(Short exercise): Your task is to filter the data below down to the lines holding "with".

(Data shown):
◆ ◆ ◆ ◆

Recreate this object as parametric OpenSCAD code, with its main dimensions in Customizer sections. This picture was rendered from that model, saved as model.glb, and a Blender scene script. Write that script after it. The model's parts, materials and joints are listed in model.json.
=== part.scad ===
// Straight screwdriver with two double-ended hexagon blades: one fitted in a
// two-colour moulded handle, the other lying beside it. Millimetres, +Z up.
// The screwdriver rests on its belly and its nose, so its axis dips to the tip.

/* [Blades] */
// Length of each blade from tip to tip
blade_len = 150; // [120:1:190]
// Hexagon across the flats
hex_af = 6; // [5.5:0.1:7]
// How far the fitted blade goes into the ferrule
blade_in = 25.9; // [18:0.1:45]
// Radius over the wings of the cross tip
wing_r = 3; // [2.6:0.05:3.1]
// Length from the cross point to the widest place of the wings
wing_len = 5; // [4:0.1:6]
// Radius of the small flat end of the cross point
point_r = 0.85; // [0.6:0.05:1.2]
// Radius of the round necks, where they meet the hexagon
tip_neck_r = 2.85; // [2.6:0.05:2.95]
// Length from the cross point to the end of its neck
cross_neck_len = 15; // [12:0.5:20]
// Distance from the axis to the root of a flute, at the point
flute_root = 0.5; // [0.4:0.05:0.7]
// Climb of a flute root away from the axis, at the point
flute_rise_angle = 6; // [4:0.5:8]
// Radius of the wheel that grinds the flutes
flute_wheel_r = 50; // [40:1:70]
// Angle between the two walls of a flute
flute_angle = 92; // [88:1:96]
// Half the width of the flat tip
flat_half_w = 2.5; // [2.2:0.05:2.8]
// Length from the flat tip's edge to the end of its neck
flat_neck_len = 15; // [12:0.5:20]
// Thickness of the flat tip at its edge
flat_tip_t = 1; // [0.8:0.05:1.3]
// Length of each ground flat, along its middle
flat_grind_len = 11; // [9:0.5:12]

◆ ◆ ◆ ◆

(The solution):
Recreate this object as parametric OpenSCAD code, with its main dimensions in Customizer sections. This picture was rendered from that model, saved as model.glb, and a Blender scene script. Write that script after it. The model's parts, materials and joints are listed in model.json.
// Straight screwdriver with two double-ended hexagon blades: one fitted in a